Time heals and waits for no man, and sometimes you just want to kill it. But this month it takes to the stage in Alan Ayckbourn's Absent Friends — at the Harold Pinter Theatre until 14 April — as the unseen orchestrator when six friends come together to fall apart.
This revival of Ayckbourn's 1974 comedy is so solidly of its time — thanks in part to Tom Scutt's quirkily detailed (and befittingly brown) set design — yet simultaneously timeless, as what may superficially seem merely an afternoon's tea party held with the best of friends and the best of intentions, degenerates as eternal preoccupations with sex becomes tragedy, and death becomes farce.

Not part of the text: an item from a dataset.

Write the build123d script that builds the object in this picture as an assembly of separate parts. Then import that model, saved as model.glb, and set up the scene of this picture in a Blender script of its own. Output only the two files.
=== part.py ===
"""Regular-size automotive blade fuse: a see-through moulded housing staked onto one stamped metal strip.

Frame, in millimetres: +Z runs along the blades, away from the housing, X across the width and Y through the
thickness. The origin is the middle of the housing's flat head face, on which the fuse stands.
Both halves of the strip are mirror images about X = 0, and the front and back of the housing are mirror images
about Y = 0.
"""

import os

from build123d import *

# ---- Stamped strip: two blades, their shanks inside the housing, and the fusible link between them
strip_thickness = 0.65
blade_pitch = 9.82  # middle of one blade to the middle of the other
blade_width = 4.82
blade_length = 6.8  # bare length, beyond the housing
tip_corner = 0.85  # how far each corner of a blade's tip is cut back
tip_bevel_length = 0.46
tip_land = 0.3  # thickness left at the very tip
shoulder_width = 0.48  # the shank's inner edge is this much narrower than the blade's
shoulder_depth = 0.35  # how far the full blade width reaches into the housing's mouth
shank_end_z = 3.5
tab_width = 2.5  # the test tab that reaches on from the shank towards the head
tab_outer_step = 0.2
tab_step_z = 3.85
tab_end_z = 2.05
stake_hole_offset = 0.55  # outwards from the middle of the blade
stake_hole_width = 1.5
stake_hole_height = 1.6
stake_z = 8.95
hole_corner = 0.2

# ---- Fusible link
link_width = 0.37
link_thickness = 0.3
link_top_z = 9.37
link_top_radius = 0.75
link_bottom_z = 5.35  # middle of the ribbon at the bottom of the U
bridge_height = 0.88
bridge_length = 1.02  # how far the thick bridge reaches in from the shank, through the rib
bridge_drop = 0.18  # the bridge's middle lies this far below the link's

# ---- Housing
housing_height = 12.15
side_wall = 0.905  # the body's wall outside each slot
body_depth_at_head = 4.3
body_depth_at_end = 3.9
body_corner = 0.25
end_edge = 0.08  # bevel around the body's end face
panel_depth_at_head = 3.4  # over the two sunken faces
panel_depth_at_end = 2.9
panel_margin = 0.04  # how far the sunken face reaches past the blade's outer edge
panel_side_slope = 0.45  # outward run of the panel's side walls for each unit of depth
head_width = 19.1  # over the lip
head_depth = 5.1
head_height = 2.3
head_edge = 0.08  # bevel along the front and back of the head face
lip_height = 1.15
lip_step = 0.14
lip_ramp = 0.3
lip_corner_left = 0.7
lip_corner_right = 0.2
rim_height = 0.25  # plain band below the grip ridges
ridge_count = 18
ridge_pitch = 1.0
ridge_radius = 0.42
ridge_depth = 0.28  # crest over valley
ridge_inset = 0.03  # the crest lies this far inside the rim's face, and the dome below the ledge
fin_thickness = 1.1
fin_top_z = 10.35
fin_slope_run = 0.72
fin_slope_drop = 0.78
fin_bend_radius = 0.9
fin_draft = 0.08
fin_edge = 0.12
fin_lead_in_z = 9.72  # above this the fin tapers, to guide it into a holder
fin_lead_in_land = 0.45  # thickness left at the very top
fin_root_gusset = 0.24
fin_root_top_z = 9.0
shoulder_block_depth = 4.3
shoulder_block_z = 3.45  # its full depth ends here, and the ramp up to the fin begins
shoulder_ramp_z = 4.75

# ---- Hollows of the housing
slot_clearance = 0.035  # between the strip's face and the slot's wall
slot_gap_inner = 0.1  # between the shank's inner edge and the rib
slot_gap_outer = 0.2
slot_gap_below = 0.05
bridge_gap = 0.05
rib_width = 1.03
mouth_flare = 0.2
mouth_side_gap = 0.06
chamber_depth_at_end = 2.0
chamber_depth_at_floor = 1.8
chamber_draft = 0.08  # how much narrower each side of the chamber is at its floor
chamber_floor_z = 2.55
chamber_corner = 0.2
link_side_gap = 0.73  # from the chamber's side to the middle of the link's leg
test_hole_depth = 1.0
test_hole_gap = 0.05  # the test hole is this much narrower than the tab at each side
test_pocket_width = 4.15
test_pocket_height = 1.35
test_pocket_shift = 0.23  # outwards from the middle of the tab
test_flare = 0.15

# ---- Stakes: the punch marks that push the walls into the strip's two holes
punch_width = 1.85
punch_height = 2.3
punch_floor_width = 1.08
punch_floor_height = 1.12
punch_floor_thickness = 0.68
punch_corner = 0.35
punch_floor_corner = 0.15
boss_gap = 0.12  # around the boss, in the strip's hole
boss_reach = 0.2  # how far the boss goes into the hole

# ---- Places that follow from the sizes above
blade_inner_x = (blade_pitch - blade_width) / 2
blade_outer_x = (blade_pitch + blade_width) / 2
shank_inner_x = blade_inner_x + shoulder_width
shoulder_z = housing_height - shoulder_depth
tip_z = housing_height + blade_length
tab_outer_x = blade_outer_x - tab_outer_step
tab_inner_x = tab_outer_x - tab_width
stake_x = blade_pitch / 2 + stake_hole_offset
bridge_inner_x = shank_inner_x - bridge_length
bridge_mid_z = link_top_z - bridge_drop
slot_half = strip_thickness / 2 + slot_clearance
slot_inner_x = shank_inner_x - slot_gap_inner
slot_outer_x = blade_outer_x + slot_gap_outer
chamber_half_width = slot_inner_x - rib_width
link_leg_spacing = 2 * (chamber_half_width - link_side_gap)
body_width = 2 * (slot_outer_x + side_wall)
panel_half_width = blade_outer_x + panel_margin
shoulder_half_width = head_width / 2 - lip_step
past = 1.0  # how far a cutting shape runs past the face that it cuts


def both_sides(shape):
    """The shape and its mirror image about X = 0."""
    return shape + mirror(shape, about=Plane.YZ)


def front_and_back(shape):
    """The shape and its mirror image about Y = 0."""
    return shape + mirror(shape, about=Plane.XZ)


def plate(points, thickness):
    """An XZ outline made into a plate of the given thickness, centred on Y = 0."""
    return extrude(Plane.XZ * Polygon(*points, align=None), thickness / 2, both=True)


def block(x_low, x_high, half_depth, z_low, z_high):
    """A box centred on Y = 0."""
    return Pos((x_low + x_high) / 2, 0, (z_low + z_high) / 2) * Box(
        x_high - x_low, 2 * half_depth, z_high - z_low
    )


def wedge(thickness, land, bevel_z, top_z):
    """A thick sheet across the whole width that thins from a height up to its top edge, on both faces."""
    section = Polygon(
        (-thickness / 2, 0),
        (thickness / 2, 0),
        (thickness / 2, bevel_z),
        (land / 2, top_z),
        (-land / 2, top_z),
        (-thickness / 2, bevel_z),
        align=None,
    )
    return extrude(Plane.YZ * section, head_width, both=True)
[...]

At times it's difficult to weigh up what's more impressive: Steffan Rhodri's spectacularly plausible English accent, or how they all manage to hold a straight face throughout (the only corpse being Carol, obviously). Katherine Parkinson is superbly comic in both timidity and tantrum modes, whilst Kara Tointon — playing the stoic, glamorous mistress — certainly looks the part... It's just that when she opens her mouth, she seems to act with all the subtlety of a fog horn. If you wanted to see "that woman from Eastenders" you're in luck, since Evelyn unfortunately seems to be played more by Dawn Swann than the actress who won such critical acclaim last year in Pygmalion.
Timing — appropriately for the Harold Pinter Theatre — is key throughout, and Elizabeth Berrington's portrayal of Marge sweeps the audience along with her resolute lack of it, making her mortification external and garnering the loudest laughs in the deathly silence.
It's flaws like these which we may try and disguise, but when juxtaposed against the aspirations and impressions of youth, we can no longer keep secret. Even if we try to keep schtum, time will tell.